Your goal » List, from the lines below, each one with "high" in it.

==*==

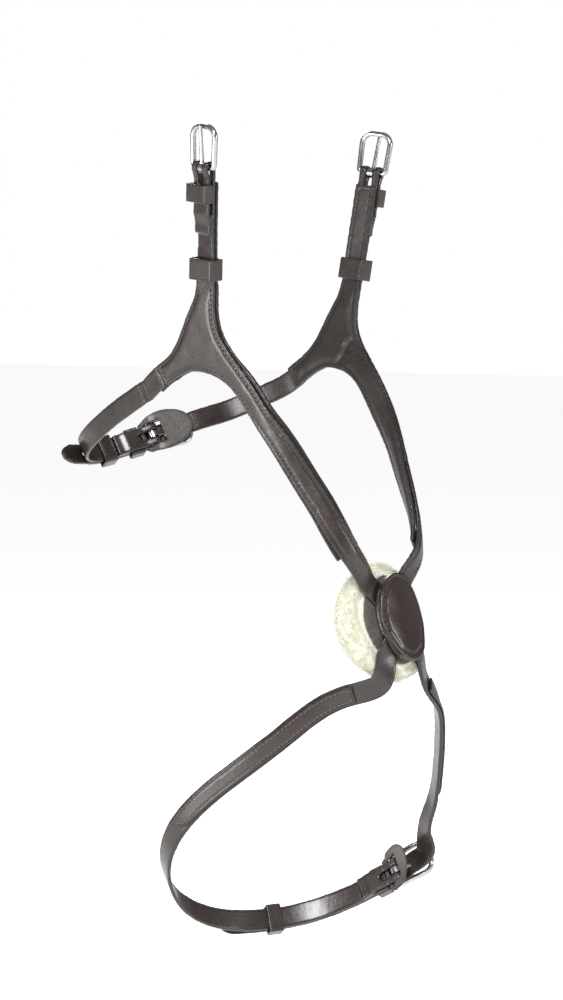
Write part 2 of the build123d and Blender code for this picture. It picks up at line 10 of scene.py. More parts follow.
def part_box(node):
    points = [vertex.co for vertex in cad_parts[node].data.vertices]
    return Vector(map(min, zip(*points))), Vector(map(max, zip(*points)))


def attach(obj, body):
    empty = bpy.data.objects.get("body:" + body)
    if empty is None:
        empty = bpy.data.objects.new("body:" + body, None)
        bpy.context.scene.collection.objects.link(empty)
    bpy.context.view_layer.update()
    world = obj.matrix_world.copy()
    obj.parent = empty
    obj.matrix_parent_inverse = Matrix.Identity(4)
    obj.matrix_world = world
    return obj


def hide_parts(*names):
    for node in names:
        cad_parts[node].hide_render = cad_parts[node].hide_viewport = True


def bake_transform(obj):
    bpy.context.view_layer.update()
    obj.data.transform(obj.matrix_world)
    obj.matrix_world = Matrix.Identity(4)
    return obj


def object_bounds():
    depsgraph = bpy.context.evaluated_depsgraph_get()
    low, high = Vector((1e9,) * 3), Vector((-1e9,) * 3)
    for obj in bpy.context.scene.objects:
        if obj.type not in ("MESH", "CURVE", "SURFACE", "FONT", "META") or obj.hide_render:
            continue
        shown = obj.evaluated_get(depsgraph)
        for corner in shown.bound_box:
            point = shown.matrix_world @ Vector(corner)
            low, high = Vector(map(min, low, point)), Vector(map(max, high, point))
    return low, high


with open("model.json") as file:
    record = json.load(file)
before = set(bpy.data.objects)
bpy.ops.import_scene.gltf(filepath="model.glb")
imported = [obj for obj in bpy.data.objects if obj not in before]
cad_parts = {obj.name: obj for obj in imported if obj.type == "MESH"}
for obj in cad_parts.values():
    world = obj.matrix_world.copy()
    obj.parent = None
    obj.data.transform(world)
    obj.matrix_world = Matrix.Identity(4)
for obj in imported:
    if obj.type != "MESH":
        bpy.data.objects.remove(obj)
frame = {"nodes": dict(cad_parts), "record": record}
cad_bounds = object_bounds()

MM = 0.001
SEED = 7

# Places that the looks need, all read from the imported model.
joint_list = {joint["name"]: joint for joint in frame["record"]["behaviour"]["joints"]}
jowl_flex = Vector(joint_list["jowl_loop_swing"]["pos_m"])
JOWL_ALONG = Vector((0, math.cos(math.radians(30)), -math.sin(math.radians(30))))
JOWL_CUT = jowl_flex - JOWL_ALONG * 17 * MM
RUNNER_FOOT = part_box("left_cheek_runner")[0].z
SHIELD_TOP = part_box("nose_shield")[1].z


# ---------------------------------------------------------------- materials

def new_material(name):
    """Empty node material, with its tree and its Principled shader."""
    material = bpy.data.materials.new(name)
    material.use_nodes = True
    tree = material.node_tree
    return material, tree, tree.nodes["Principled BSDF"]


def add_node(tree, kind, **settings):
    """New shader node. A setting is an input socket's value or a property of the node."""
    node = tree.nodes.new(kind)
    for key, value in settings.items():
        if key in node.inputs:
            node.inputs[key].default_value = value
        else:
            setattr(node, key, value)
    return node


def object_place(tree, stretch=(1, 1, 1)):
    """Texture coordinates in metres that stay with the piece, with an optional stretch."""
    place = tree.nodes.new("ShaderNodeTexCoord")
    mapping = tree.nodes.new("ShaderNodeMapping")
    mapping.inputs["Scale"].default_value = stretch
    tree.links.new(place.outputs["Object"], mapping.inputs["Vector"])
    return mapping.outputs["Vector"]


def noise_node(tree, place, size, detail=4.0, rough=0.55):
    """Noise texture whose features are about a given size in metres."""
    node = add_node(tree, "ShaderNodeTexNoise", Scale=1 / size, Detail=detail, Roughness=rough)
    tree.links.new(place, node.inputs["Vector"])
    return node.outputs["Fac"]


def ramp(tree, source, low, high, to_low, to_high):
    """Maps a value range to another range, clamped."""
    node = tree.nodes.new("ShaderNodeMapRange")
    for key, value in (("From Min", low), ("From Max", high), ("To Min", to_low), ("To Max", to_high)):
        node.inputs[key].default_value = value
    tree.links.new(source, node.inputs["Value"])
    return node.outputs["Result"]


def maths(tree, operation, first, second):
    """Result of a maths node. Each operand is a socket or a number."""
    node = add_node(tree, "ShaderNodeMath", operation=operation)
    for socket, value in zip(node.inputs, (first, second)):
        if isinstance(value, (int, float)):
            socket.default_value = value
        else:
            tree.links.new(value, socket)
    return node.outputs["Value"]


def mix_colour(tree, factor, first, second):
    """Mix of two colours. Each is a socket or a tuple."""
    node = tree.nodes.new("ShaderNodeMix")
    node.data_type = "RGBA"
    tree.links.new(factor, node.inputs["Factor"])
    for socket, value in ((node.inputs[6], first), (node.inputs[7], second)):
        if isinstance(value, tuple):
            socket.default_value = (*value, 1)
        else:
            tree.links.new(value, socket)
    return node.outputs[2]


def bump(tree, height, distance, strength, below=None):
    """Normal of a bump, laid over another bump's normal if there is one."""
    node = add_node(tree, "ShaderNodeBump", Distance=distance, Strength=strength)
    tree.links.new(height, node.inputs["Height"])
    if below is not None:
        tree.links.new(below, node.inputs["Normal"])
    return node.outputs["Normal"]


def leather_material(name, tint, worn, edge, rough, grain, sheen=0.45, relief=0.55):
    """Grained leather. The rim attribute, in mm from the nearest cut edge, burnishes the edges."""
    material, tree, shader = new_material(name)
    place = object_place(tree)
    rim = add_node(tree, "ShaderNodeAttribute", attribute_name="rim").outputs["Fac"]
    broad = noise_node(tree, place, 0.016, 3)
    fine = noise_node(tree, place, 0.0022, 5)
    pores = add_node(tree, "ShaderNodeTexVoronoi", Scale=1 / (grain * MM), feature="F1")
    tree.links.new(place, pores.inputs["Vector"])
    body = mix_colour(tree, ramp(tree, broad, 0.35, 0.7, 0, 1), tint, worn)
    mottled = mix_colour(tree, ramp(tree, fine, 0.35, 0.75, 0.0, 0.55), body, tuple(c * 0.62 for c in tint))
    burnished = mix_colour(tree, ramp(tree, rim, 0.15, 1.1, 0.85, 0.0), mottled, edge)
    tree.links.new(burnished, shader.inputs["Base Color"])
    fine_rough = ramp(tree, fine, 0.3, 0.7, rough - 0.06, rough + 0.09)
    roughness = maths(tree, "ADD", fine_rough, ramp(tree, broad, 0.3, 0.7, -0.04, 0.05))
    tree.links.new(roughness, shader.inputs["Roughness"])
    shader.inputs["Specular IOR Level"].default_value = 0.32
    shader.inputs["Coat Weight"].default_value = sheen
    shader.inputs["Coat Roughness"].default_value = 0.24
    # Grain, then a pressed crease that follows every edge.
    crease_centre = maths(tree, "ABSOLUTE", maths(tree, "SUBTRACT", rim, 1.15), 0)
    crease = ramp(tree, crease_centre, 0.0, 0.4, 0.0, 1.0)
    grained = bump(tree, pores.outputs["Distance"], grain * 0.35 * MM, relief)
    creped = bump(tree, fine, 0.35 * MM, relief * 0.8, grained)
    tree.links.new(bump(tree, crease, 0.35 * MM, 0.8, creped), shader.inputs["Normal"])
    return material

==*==

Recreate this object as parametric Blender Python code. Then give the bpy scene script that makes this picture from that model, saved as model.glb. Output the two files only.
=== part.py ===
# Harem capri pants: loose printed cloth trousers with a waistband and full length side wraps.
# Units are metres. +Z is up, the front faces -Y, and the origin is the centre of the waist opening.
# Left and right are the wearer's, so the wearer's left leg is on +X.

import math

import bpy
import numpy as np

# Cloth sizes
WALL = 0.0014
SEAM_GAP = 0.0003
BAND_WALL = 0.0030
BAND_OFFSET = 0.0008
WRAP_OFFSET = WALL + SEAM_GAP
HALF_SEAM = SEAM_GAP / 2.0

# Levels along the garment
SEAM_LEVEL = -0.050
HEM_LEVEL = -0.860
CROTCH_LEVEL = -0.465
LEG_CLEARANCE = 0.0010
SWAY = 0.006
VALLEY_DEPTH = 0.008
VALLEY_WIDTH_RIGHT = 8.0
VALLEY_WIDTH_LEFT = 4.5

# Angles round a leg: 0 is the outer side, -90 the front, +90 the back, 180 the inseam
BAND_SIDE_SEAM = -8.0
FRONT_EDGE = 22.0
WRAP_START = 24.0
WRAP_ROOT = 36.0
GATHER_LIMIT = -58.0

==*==

Result of this task »
    low, high = Vector((1e9,) * 3), Vector((-1e9,) * 3)
            low, high = Vector(map(min, low, point)), Vector(map(max, high, point))
    return low, high
def ramp(tree, source, low, high, to_low, to_high):
    for key, value in (("From Min", low), ("From Max", high), ("To Min", to_low), ("To Max", to_high)):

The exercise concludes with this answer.